> **Problem**
Write out exactly the lines below that run from the one containing "Continue the build123d" through the one containing "self.bore = r.ramp(BORE_R", both included, with no other lines.

> **Record set**
::::
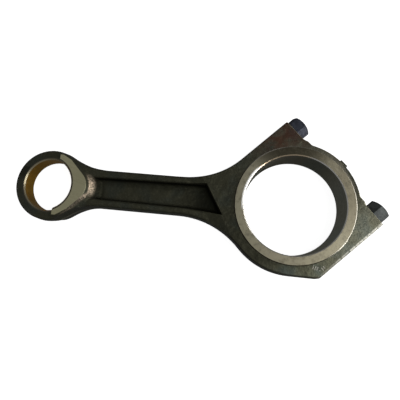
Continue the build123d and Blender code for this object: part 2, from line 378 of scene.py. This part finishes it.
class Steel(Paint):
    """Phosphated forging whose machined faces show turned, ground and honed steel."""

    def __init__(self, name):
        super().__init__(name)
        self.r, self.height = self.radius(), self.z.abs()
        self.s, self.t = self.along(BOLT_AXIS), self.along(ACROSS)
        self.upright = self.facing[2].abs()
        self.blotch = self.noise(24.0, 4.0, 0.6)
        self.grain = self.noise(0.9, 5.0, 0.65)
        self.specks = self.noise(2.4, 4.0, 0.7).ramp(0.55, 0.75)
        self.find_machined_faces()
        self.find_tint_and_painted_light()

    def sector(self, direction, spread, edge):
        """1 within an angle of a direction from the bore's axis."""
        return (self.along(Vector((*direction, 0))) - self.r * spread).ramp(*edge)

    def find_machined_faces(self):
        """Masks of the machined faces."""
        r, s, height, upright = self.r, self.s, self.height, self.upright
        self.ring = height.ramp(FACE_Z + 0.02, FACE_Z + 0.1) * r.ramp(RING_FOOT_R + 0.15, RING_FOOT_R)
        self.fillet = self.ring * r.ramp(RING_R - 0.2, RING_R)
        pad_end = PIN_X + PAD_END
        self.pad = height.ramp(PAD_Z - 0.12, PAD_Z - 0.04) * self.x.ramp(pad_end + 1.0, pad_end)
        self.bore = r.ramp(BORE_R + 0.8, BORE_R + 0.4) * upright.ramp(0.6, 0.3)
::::
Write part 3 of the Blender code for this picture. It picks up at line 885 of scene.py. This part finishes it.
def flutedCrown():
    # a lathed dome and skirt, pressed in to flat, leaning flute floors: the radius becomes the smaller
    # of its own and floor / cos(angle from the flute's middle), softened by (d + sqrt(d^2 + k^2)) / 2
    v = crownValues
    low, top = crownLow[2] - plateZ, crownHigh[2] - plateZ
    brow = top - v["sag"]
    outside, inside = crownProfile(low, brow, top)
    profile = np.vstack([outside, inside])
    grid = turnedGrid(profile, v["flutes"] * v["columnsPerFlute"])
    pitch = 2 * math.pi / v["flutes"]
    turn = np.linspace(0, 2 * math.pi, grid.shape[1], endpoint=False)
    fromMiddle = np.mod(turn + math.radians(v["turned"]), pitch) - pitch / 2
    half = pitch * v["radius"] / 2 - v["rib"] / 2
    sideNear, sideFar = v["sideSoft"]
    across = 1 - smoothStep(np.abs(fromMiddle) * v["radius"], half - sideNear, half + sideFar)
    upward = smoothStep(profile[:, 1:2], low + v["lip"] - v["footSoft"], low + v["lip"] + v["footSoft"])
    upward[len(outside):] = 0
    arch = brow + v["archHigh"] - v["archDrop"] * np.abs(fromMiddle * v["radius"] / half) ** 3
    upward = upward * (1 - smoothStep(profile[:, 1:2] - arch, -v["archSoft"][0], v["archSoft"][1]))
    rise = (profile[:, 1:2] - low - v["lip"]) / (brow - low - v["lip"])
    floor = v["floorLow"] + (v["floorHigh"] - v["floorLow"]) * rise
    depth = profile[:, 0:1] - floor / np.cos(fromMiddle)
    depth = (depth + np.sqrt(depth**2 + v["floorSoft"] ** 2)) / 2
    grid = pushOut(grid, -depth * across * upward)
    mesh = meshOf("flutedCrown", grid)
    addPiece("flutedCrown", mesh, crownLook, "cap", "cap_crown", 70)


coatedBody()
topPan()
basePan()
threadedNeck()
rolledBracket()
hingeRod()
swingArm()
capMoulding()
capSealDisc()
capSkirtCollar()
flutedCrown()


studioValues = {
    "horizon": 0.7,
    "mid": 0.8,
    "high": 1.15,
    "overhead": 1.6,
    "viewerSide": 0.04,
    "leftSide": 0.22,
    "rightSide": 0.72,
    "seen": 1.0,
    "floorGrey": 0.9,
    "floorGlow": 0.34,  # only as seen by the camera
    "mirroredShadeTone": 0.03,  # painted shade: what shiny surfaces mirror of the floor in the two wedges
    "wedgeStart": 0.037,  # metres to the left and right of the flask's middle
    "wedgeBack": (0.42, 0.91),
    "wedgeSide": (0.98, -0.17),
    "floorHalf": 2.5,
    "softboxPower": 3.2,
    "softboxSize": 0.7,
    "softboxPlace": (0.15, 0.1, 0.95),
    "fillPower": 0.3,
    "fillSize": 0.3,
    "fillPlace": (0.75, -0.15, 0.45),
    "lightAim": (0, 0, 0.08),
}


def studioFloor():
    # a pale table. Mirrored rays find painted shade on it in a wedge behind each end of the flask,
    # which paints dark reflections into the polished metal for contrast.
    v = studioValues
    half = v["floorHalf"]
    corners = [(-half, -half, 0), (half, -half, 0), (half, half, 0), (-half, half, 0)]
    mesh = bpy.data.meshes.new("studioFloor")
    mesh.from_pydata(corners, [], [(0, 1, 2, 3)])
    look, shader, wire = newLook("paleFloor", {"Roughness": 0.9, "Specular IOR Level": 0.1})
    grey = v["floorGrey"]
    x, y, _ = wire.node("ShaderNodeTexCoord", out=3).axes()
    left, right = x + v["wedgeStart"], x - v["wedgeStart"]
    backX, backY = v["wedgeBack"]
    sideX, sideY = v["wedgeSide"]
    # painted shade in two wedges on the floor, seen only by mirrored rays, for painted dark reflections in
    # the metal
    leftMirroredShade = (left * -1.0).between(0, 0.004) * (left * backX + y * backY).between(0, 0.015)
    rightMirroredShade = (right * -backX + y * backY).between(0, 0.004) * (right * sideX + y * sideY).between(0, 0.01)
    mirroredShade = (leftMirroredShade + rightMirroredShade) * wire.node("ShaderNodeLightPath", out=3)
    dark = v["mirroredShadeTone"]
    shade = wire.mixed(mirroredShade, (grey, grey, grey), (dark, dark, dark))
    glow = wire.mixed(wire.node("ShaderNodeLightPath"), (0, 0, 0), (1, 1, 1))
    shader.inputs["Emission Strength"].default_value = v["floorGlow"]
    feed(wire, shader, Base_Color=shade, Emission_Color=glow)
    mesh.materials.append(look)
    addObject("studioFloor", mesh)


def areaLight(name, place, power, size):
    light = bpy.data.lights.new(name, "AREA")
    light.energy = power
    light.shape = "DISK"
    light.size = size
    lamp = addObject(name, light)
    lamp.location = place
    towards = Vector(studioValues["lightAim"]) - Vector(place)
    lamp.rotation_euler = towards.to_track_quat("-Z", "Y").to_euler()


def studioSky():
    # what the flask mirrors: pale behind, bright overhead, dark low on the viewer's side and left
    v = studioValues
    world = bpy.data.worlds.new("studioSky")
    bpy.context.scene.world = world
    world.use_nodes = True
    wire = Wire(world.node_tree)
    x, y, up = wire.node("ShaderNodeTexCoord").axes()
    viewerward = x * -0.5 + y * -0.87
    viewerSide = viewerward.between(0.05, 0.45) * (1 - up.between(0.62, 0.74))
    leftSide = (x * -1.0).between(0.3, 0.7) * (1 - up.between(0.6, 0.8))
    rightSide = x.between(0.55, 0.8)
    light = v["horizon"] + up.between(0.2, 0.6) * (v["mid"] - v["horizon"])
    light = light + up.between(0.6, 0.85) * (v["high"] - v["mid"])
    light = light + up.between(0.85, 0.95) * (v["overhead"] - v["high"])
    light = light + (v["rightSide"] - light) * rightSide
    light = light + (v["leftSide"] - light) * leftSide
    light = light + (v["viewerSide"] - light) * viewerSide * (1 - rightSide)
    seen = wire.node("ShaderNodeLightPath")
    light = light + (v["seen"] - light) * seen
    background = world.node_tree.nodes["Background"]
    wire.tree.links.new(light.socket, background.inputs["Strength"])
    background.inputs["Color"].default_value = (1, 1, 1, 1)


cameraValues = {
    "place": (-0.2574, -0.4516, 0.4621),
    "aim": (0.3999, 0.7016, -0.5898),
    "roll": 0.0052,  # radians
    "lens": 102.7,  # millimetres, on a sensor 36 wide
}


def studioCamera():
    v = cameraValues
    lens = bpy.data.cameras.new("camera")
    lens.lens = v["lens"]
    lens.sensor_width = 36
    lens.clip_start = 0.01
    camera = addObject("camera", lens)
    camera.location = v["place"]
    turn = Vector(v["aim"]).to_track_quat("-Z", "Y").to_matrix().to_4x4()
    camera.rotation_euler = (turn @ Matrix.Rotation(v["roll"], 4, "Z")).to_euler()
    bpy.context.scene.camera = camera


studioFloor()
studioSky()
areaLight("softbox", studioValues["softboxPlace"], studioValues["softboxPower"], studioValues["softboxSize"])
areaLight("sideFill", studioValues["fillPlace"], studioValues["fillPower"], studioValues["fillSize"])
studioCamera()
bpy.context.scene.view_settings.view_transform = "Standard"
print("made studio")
::::
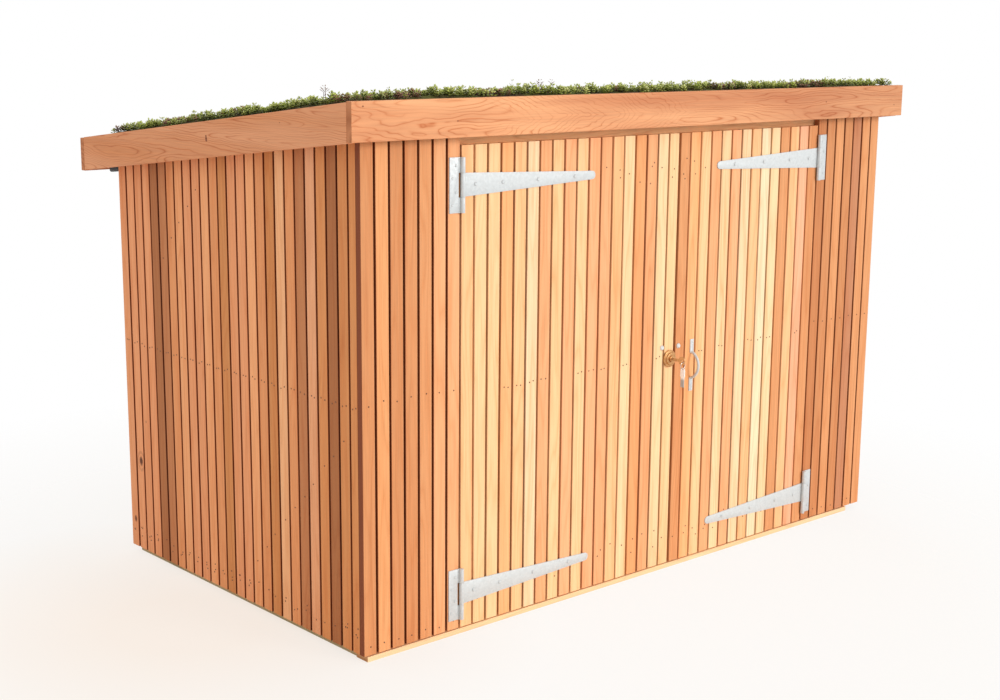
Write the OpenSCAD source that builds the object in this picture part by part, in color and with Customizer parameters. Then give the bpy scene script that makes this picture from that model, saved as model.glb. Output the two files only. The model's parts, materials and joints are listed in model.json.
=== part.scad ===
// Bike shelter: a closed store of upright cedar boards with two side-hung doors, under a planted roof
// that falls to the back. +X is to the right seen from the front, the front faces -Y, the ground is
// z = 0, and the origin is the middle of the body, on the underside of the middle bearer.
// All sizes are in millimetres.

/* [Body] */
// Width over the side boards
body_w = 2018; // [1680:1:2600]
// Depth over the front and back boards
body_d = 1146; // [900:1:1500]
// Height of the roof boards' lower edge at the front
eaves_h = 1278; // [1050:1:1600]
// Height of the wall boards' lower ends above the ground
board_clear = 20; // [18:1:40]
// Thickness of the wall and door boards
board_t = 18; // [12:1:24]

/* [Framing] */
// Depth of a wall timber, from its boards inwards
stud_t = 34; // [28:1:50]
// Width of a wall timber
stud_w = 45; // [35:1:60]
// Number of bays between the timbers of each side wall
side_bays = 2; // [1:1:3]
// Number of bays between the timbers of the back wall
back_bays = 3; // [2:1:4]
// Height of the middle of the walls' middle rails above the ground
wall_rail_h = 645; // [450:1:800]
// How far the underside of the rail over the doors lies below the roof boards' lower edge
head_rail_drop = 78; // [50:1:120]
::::
> **Written answer**
Continue the build123d and Blender code for this object: part 2, from line 378 of scene.py. This part finishes it.
class Steel(Paint):
    """Phosphated forging whose machined faces show turned, ground and honed steel."""

    def __init__(self, name):
        super().__init__(name)
        self.r, self.height = self.radius(), self.z.abs()
        self.s, self.t = self.along(BOLT_AXIS), self.along(ACROSS)
        self.upright = self.facing[2].abs()
        self.blotch = self.noise(24.0, 4.0, 0.6)
        self.grain = self.noise(0.9, 5.0, 0.65)
        self.specks = self.noise(2.4, 4.0, 0.7).ramp(0.55, 0.75)
        self.find_machined_faces()
        self.find_tint_and_painted_light()

    def sector(self, direction, spread, edge):
        """1 within an angle of a direction from the bore's axis."""
        return (self.along(Vector((*direction, 0))) - self.r * spread).ramp(*edge)

    def find_machined_faces(self):
        """Masks of the machined faces."""
        r, s, height, upright = self.r, self.s, self.height, self.upright
        self.ring = height.ramp(FACE_Z + 0.02, FACE_Z + 0.1) * r.ramp(RING_FOOT_R + 0.15, RING_FOOT_R)
        self.fillet = self.ring * r.ramp(RING_R - 0.2, RING_R)
        pad_end = PIN_X + PAD_END
        self.pad = height.ramp(PAD_Z - 0.12, PAD_Z - 0.04) * self.x.ramp(pad_end + 1.0, pad_end)
        self.bore = r.ramp(BORE_R + 0.8, BORE_R + 0.4) * upright.ramp(0.6, 0.3)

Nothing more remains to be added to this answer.